Sharing Daily Discoveries About Personal Finance And Business Topics

Chapter 13

Getting Very Rich Is Predictable…Not Risky

The chapter starts off with Robert Kiyosaki mentioning again on how most people have that 9 to 5 mentality as that is what most people were educated to do. Because of this, they believe investments are risky. He then explains how getting rich is predictable and used a story that he was told as an example. Basically, there was an apple grower who started with one acre of apple trees and throughout the years he grew even more apple trees and bought more acres of land to plant them. By doing so, he became wealthy. This is to show how a situation like that was perfectly predictable and the same goes for other stuff such as going to the gas station to fill up your car or dining at a McDonald’s. An interesting example he used was the game of Monopoly and how everyone understands how you can build up to four houses and then a hotel to earn more money.

With those examples, while you have to obviously invest in one way or another, you can kind of see how it isn’t really risky and at the same time predictable in a general sense. He then describes Donald Trump’s formula for success is that he leverages, controls, creates, expands and predicts. Another example of predictability was how he invested in gold and silver as he knew the country would continually borrow and print money which would drive the value of the gold and silver up. Once again, while it required an investment, it was a fairly predictable situation.
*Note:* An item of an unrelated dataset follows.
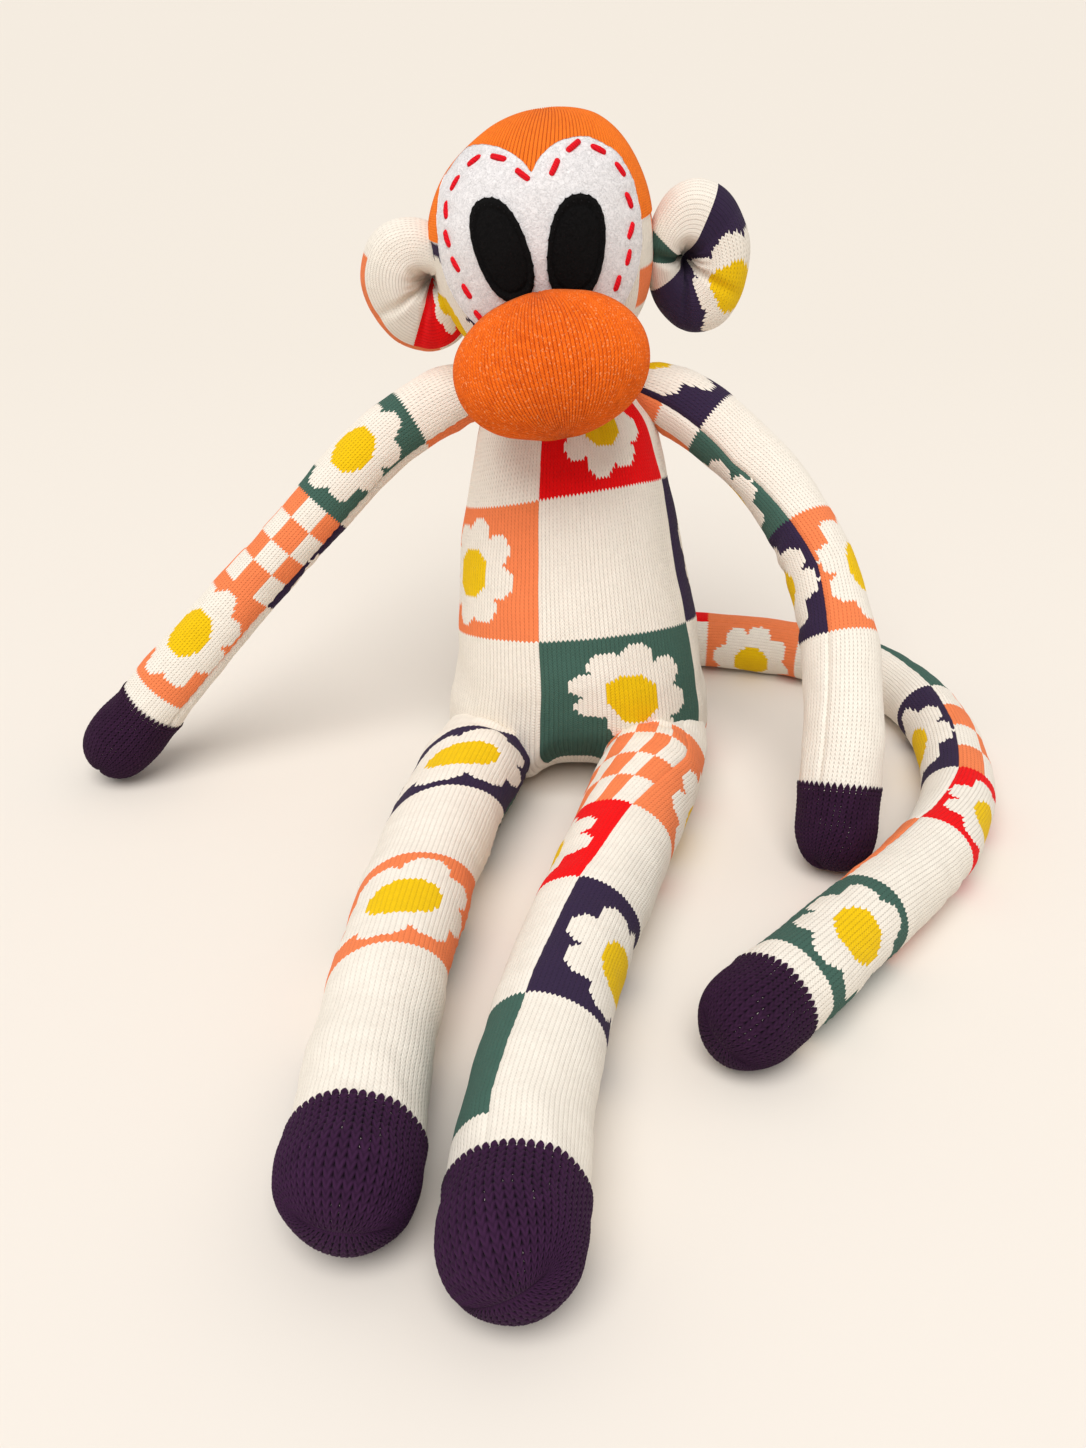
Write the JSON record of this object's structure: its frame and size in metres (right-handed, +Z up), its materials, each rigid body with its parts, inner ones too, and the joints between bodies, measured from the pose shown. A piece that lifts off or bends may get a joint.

Donald Trump’s view was mostly on how one should get over the fear factor mentality in investing in something and how before you seek the advice from a financial advisor that you should at least have some knowledge about the topic yourself. He then mentions how the title of the chapter is getting “very rich” which implies that the person reading already has money to spend and whether or not you put that money to work for you will be a determining factor in one becoming extremely wealthy. Later in the chapter, Trump mentions how he had to be convinced by Mark Burnett to do the reality show “The Apprentice” and while the odds of the show becoming a hit was not good, once it became extremely popular he was ale to make himself even more successful. His ending thoughts were basically that not doing something to move ahead is the biggest risk of all.

I suppose what was said in a general sense is all true. Some of the main examples like investing in gold or creating a reality show is probably a bit out of reach for most people which is what I would think a lot of people would say after reading the chapter. But, it’s more about understanding the mentality of it all I suppose.